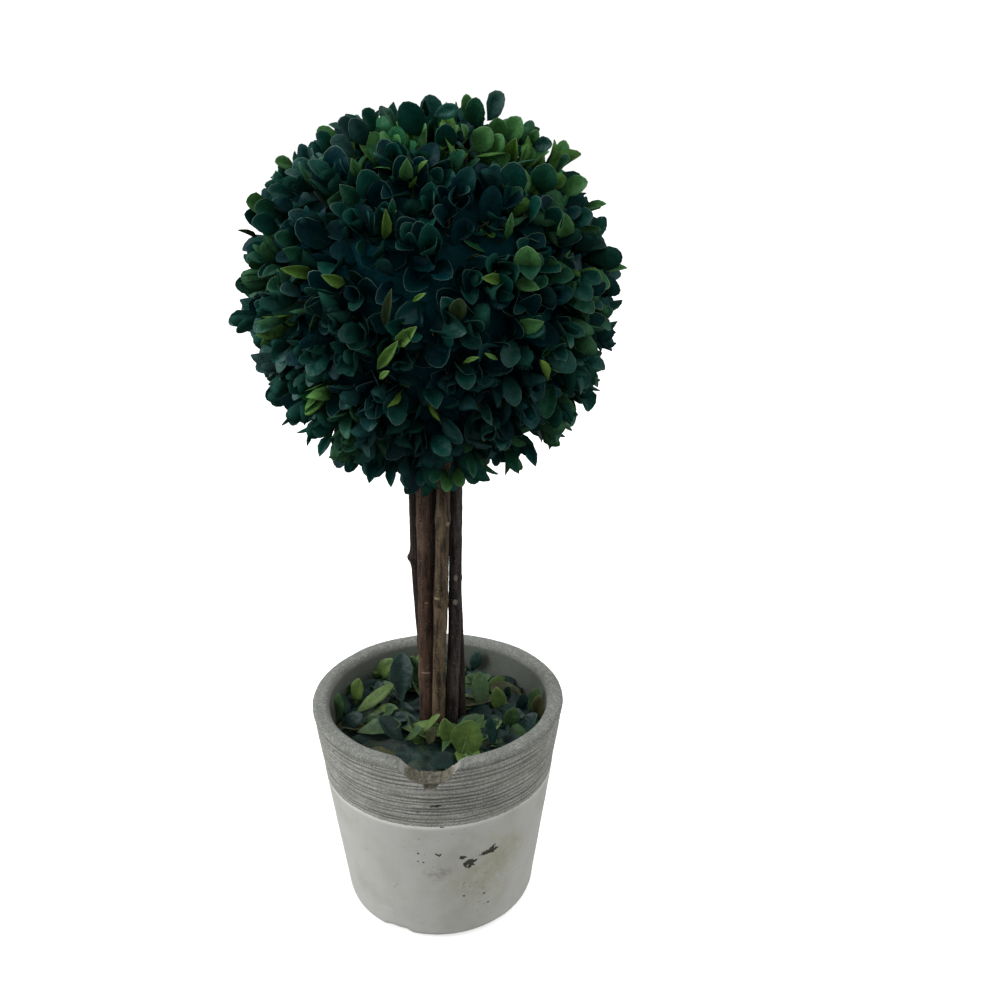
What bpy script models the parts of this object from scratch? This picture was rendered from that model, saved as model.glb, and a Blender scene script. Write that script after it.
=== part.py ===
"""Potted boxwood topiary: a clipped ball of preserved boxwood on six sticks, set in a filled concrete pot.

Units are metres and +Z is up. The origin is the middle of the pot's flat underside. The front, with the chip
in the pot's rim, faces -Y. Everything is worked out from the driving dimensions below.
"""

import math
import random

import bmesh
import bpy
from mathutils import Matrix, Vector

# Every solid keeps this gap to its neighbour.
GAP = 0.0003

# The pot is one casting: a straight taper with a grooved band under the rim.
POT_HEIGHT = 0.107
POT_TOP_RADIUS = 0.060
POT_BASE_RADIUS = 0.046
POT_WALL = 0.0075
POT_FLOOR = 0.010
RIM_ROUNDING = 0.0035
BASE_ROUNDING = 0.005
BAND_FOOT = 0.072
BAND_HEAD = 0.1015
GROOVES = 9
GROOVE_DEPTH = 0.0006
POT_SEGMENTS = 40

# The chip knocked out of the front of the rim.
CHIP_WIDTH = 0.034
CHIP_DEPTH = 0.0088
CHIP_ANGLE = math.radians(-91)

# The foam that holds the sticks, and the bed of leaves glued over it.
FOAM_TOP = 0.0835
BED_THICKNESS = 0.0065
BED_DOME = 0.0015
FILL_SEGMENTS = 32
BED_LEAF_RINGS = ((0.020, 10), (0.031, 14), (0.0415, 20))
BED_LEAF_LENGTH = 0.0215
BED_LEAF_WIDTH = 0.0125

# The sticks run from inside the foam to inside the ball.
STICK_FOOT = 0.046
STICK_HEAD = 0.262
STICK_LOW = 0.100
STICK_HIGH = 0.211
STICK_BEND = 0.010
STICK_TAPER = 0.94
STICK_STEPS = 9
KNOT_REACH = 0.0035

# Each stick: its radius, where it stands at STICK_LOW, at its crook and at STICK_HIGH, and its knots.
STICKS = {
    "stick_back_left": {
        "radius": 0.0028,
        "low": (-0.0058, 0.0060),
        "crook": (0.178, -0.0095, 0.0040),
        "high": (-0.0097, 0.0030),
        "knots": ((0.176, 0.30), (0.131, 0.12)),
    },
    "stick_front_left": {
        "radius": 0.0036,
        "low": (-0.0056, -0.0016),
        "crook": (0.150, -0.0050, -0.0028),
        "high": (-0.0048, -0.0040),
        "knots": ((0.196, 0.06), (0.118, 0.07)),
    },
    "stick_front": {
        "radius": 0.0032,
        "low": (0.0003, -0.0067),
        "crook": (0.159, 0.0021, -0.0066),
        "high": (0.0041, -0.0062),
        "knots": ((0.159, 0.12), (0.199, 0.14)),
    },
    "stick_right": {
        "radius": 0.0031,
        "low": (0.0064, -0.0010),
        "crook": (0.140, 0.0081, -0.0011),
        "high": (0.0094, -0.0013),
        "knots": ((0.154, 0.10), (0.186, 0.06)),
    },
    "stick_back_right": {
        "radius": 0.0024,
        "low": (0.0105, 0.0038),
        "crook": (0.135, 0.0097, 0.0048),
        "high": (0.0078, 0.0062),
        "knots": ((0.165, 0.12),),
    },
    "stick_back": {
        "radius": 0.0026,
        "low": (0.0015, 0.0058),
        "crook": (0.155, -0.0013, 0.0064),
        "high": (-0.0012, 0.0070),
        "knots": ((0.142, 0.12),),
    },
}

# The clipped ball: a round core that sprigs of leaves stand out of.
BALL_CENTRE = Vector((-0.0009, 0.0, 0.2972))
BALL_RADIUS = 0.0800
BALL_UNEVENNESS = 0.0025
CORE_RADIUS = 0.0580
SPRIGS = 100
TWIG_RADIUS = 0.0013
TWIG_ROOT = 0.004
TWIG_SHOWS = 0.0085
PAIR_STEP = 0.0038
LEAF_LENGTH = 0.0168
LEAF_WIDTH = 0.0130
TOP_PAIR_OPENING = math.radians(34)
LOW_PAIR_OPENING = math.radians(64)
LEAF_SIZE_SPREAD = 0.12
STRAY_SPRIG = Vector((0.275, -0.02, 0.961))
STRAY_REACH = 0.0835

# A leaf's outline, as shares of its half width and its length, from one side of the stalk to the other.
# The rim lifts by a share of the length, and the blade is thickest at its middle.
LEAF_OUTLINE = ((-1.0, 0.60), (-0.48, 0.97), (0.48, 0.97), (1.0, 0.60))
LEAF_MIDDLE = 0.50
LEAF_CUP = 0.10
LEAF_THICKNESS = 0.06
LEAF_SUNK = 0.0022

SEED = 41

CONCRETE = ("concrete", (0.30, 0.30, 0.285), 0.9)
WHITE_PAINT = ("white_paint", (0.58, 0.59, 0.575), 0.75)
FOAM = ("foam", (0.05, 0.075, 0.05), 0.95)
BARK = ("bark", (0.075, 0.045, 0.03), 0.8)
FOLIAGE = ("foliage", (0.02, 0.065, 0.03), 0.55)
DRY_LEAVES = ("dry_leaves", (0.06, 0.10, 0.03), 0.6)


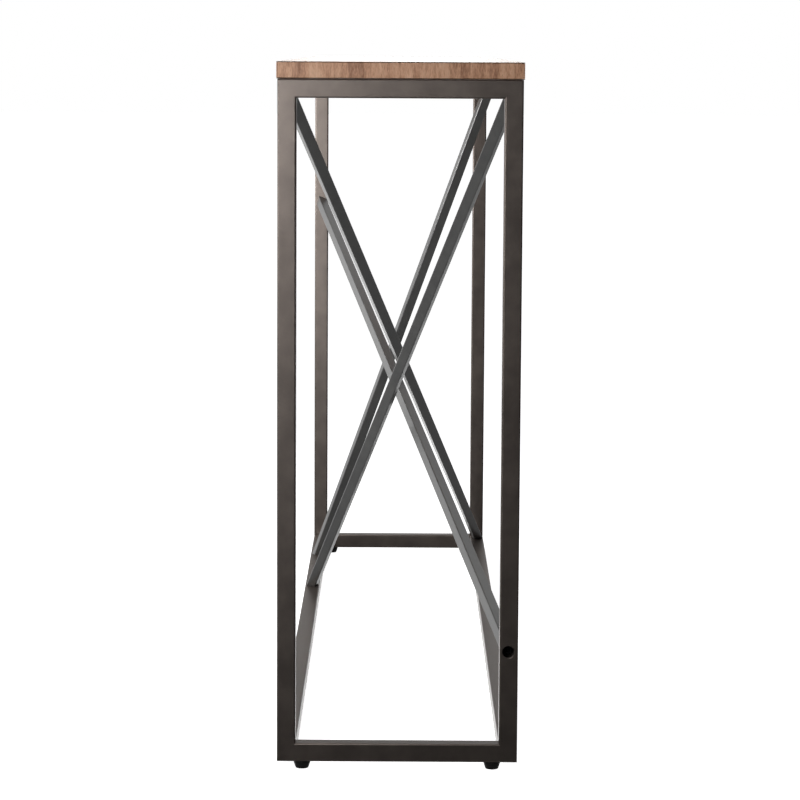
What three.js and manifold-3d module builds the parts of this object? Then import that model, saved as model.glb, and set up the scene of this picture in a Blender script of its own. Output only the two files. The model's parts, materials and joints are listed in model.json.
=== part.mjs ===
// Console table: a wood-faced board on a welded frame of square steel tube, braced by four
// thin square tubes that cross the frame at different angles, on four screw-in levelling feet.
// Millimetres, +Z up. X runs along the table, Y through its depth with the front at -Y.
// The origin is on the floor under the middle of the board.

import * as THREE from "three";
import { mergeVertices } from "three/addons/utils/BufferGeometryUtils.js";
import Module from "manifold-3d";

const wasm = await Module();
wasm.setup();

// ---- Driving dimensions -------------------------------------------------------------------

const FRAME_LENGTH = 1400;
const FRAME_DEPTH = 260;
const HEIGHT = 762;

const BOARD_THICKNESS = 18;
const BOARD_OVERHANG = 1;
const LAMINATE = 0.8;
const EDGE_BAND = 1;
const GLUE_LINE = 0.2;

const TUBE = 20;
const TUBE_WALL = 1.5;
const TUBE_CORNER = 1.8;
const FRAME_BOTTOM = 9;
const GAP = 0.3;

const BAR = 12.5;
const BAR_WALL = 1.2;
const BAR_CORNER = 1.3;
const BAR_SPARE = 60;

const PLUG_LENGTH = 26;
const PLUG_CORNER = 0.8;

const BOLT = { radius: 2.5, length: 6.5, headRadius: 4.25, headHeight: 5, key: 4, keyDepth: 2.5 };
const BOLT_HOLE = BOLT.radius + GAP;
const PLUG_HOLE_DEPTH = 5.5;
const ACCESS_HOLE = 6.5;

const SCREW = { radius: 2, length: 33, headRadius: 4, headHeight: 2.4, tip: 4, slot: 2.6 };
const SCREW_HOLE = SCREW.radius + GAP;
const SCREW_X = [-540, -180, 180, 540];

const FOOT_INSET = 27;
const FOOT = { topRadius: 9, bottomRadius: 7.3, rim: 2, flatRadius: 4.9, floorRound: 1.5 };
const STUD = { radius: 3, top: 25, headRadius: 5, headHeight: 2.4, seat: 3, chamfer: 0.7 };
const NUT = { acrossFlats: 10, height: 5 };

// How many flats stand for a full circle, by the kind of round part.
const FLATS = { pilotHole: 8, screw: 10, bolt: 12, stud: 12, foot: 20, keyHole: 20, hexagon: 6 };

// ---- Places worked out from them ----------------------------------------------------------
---
**The exercise:**
Please repeat the material above, word for word and in full.

**Solution to this problem:**
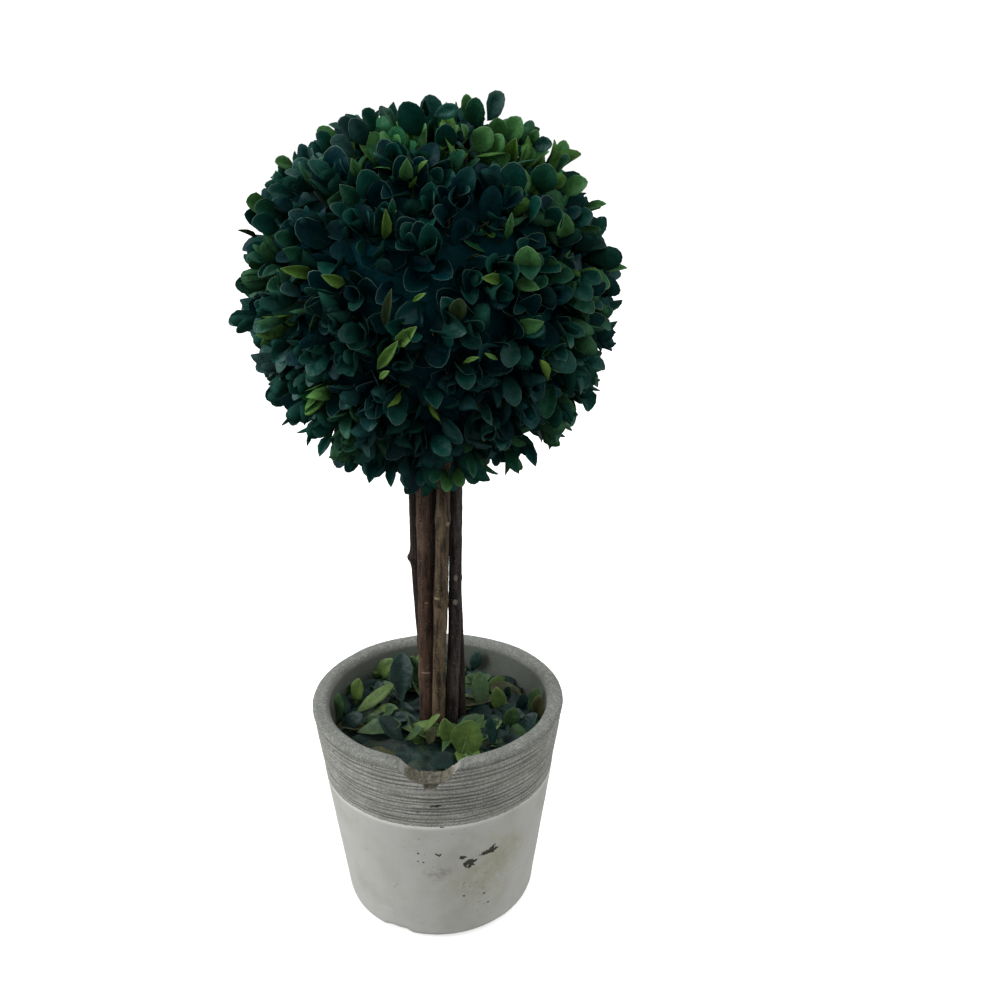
What bpy script models the parts of this object from scratch? This picture was rendered from that model, saved as model.glb, and a Blender scene script. Write that script after it.
=== part.py ===
"""Potted boxwood topiary: a clipped ball of preserved boxwood on six sticks, set in a filled concrete pot.

Units are metres and +Z is up. The origin is the middle of the pot's flat underside. The front, with the chip
in the pot's rim, faces -Y. Everything is worked out from the driving dimensions below.
"""

import math
import random

import bmesh
import bpy
from mathutils import Matrix, Vector

# Every solid keeps this gap to its neighbour.
GAP = 0.0003

# The pot is one casting: a straight taper with a grooved band under the rim.
POT_HEIGHT = 0.107
POT_TOP_RADIUS = 0.060
POT_BASE_RADIUS = 0.046
POT_WALL = 0.0075
POT_FLOOR = 0.010
RIM_ROUNDING = 0.0035
BASE_ROUNDING = 0.005
BAND_FOOT = 0.072
BAND_HEAD = 0.1015
GROOVES = 9
GROOVE_DEPTH = 0.0006
POT_SEGMENTS = 40

# The chip knocked out of the front of the rim.
CHIP_WIDTH = 0.034
CHIP_DEPTH = 0.0088
CHIP_ANGLE = math.radians(-91)

# The foam that holds the sticks, and the bed of leaves glued over it.
FOAM_TOP = 0.0835
BED_THICKNESS = 0.0065
BED_DOME = 0.0015
FILL_SEGMENTS = 32
BED_LEAF_RINGS = ((0.020, 10), (0.031, 14), (0.0415, 20))
BED_LEAF_LENGTH = 0.0215
BED_LEAF_WIDTH = 0.0125

# The sticks run from inside the foam to inside the ball.
STICK_FOOT = 0.046
STICK_HEAD = 0.262
STICK_LOW = 0.100
STICK_HIGH = 0.211
STICK_BEND = 0.010
STICK_TAPER = 0.94
STICK_STEPS = 9
KNOT_REACH = 0.0035

# Each stick: its radius, where it stands at STICK_LOW, at its crook and at STICK_HIGH, and its knots.
STICKS = {
    "stick_back_left": {
        "radius": 0.0028,
        "low": (-0.0058, 0.0060),
        "crook": (0.178, -0.0095, 0.0040),
        "high": (-0.0097, 0.0030),
        "knots": ((0.176, 0.30), (0.131, 0.12)),
    },
    "stick_front_left": {
        "radius": 0.0036,
        "low": (-0.0056, -0.0016),
        "crook": (0.150, -0.0050, -0.0028),
        "high": (-0.0048, -0.0040),
        "knots": ((0.196, 0.06), (0.118, 0.07)),
    },
    "stick_front": {
        "radius": 0.0032,
        "low": (0.0003, -0.0067),
        "crook": (0.159, 0.0021, -0.0066),
        "high": (0.0041, -0.0062),
        "knots": ((0.159, 0.12), (0.199, 0.14)),
    },
    "stick_right": {
        "radius": 0.0031,
        "low": (0.0064, -0.0010),
        "crook": (0.140, 0.0081, -0.0011),
        "high": (0.0094, -0.0013),
        "knots": ((0.154, 0.10), (0.186, 0.06)),
    },
    "stick_back_right": {
        "radius": 0.0024,
        "low": (0.0105, 0.0038),
        "crook": (0.135, 0.0097, 0.0048),
        "high": (0.0078, 0.0062),
        "knots": ((0.165, 0.12),),
    },
    "stick_back": {
        "radius": 0.0026,
        "low": (0.0015, 0.0058),
        "crook": (0.155, -0.0013, 0.0064),
        "high": (-0.0012, 0.0070),
        "knots": ((0.142, 0.12),),
    },
}

# The clipped ball: a round core that sprigs of leaves stand out of.
BALL_CENTRE = Vector((-0.0009, 0.0, 0.2972))
BALL_RADIUS = 0.0800
BALL_UNEVENNESS = 0.0025
CORE_RADIUS = 0.0580
SPRIGS = 100
TWIG_RADIUS = 0.0013
TWIG_ROOT = 0.004
TWIG_SHOWS = 0.0085
PAIR_STEP = 0.0038
LEAF_LENGTH = 0.0168
LEAF_WIDTH = 0.0130
TOP_PAIR_OPENING = math.radians(34)
LOW_PAIR_OPENING = math.radians(64)
LEAF_SIZE_SPREAD = 0.12
STRAY_SPRIG = Vector((0.275, -0.02, 0.961))
STRAY_REACH = 0.0835

# A leaf's outline, as shares of its half width and its length, from one side of the stalk to the other.
# The rim lifts by a share of the length, and the blade is thickest at its middle.
LEAF_OUTLINE = ((-1.0, 0.60), (-0.48, 0.97), (0.48, 0.97), (1.0, 0.60))
LEAF_MIDDLE = 0.50
LEAF_CUP = 0.10
LEAF_THICKNESS = 0.06
LEAF_SUNK = 0.0022

SEED = 41

CONCRETE = ("concrete", (0.30, 0.30, 0.285), 0.9)
WHITE_PAINT = ("white_paint", (0.58, 0.59, 0.575), 0.75)
FOAM = ("foam", (0.05, 0.075, 0.05), 0.95)
BARK = ("bark", (0.075, 0.045, 0.03), 0.8)
FOLIAGE = ("foliage", (0.02, 0.065, 0.03), 0.55)
DRY_LEAVES = ("dry_leaves", (0.06, 0.10, 0.03), 0.6)


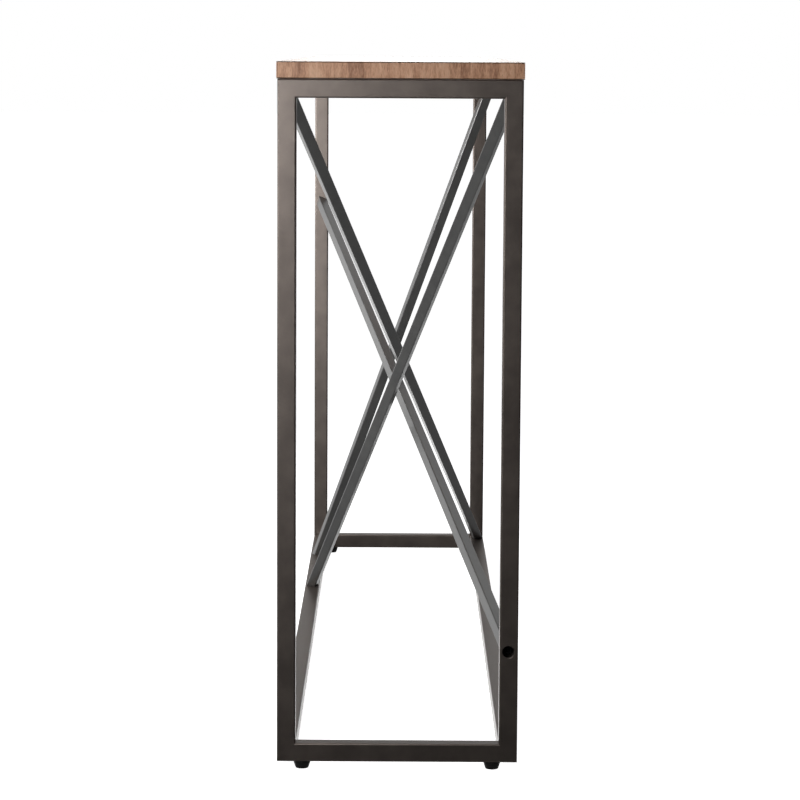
What three.js and manifold-3d module builds the parts of this object? Then import that model, saved as model.glb, and set up the scene of this picture in a Blender script of its own. Output only the two files. The model's parts, materials and joints are listed in model.json.
=== part.mjs ===
// Console table: a wood-faced board on a welded frame of square steel tube, braced by four
// thin square tubes that cross the frame at different angles, on four screw-in levelling feet.
// Millimetres, +Z up. X runs along the table, Y through its depth with the front at -Y.
// The origin is on the floor under the middle of the board.

import * as THREE from "three";
import { mergeVertices } from "three/addons/utils/BufferGeometryUtils.js";
import Module from "manifold-3d";

const wasm = await Module();
wasm.setup();

// ---- Driving dimensions -------------------------------------------------------------------

const FRAME_LENGTH = 1400;
const FRAME_DEPTH = 260;
const HEIGHT = 762;

const BOARD_THICKNESS = 18;
const BOARD_OVERHANG = 1;
const LAMINATE = 0.8;
const EDGE_BAND = 1;
const GLUE_LINE = 0.2;

const TUBE = 20;
const TUBE_WALL = 1.5;
const TUBE_CORNER = 1.8;
const FRAME_BOTTOM = 9;
const GAP = 0.3;

const BAR = 12.5;
const BAR_WALL = 1.2;
const BAR_CORNER = 1.3;
const BAR_SPARE = 60;

const PLUG_LENGTH = 26;
const PLUG_CORNER = 0.8;

const BOLT = { radius: 2.5, length: 6.5, headRadius: 4.25, headHeight: 5, key: 4, keyDepth: 2.5 };
const BOLT_HOLE = BOLT.radius + GAP;
const PLUG_HOLE_DEPTH = 5.5;
const ACCESS_HOLE = 6.5;

const SCREW = { radius: 2, length: 33, headRadius: 4, headHeight: 2.4, tip: 4, slot: 2.6 };
const SCREW_HOLE = SCREW.radius + GAP;
const SCREW_X = [-540, -180, 180, 540];

const FOOT_INSET = 27;
const FOOT = { topRadius: 9, bottomRadius: 7.3, rim: 2, flatRadius: 4.9, floorRound: 1.5 };
const STUD = { radius: 3, top: 25, headRadius: 5, headHeight: 2.4, seat: 3, chamfer: 0.7 };
const NUT = { acrossFlats: 10, height: 5 };

// How many flats stand for a full circle, by the kind of round part.
const FLATS = { pilotHole: 8, screw: 10, bolt: 12, stud: 12, foot: 20, keyHole: 20, hexagon: 6 };

// ---- Places worked out from them ----------------------------------------------------------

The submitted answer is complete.